For the investors behind Snapchat Inc., monetizing the incredibly popular app is no doubt a priority.
But how will this be done? Likely a combination of sponsored content and data-driven advertising. Snapchat by its own admission has 30 million users, 50% of those are aged 13-17, and as they send over 700 million photos a day Snapchat gathers all kinds of data on them. Crunched into something marketable, Snapchat could easily prove the worth of its $10 billion valuation.
Every piece of content users view is triggered by pressing and holding the screen, meaning people have to consciously engage with content while using Snapchat,” reads the deck. “When people share, recipients pay attention, knowing content can’t be viewed a few days later.”
Looking through Snapchat’s pitch deck, first obtained by Digiday, and one sees that Snapchat’s reported engagement metrics are flooring.
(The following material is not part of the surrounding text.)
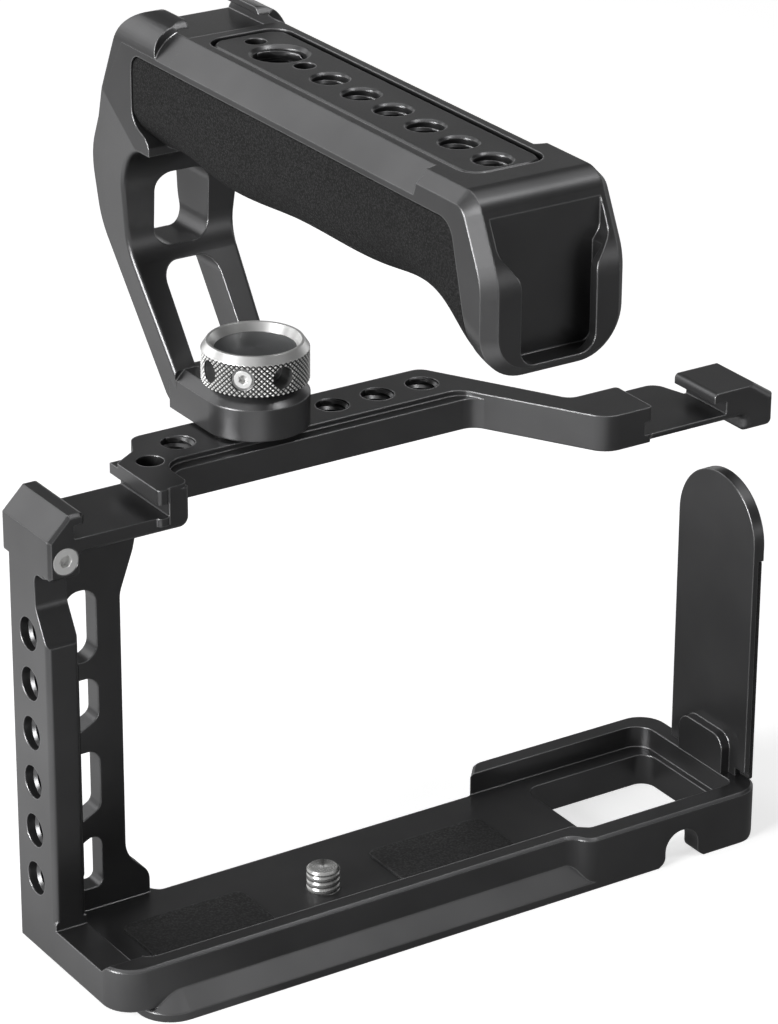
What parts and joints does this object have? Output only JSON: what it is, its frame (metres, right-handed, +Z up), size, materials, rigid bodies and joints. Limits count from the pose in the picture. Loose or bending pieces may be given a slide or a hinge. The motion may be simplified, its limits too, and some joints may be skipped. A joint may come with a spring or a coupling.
{
  "type": "camera cage",
  "caption": "Black aluminium camera cage with threaded side post, dovetail base, cold shoes and a lift-off top handle held by a knurled thumb screw.",
  "frame": {"origin": "middle of the dovetail's underside, straight below the lens axis", "axes": "+X to the side post, +Y to the back of the camera, +Z up; the handle lies along Y over X = 0"},
  "size_m": [0.149, 0.134, 0.1699],
  "materials": {
    "black_anodised": "fine bead-blasted black anodising",
    "bright_steel": "bright turned and knurled steel",
    "dark_cap": "satin dark grey",
    "screw_steel": "plain steel",
    "black_rubber": "matt",
    "leatherette": "fine pebbled grain, matt"
  },
  "bodies": {
    "cage": {"cage_frame": "black_anodised", "grip_post": "black_anodised", "grip_post_pad": "black_rubber", "grip_post_screws": "screw_steel", "base_pads": "black_rubber", "side_pad": "black_rubber"},
    "handle": {"handle_frame": "black_anodised", "top_rail": "black_anodised", "top_rail_screws": "screw_steel", "grip_pad_left": "leatherette", "grip_pad_right": "leatherette", "locating_pins": "screw_steel"},
    "thumb_carrier": {"thrust_washer": "screw_steel"},
    "thumb_screw": {"thumb_knob": "bright_steel", "knob_cap": "dark_cap", "knob_stud": "screw_steel", "knob_set_screws": "bright_steel"},
    "camera_carrier": {"camera_screw_washer": "screw_steel"},
    "camera_screw_body": {"camera_screw": "screw_steel"},
    "lug_screw": {"lug_lock_screw": "bright_steel"}
  },
  "joints": [
    {"name": "handle_lift", "type": "slide", "parent": "cage", "child": "handle", "axis": [0, 0, 1], "range_m": [0, 0.02]},
    {"name": "thumb_screw_rise", "type": "slide", "parent": "handle", "child": "thumb_carrier", "axis": [0, 0, 1], "range_m": [0, 0.006]},
    {"name": "thumb_screw_turn", "type": "hinge", "parent": "thumb_carrier", "child": "thumb_screw", "pos_m": [0, -0.0232, 0.1059], "axis": [0, 0, 1], "range_deg": [0, 1701]},
    {"name": "camera_screw_drop", "type": "slide", "parent": "cage", "child": "camera_carrier", "axis": [0, 0, -1], "range_m": [0, 0.0045]},
    {"name": "camera_screw_turn", "type": "hinge", "parent": "camera_carrier", "child": "camera_screw_body", "pos_m": [0, 0, 0.0015], "axis": [0, 0, -1], "range_deg": [0, 1276]},
    {"name": "lug_lock_turn", "type": "hinge", "parent": "cage", "child": "lug_screw", "pos_m": [0.0497, -0.00615, 0.084], "axis": [0, 1, 0], "range_deg": [0, 720]}
  ],
  "couplings": [
    {"joint": "thumb_screw_turn", "follows": "thumb_screw_rise", "rad_per_m": 4947.4},
    {"joint": "camera_screw_turn", "follows": "camera_screw_drop", "rad_per_m": 4947.4}
  ]
}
Between December 2012 and October 2013, Snapchat has grown from a 50 million snaps-per-day operation, to 700 million sent October. Users now open their Snapchat app an average of 14 times per-day.
But many that aren’t in Gen Z are left wondering what exactly the purpose of Snapchat is. They understand the self-destructing message functionality, though the pivotal question remains: “but why?”
Snapchat, for its part, tries to answer that question with the Silicon Valley buzzword language it knows best: “At Snapchat, we’re bridging the gap between the digital and real-world, and we’re just beginning.”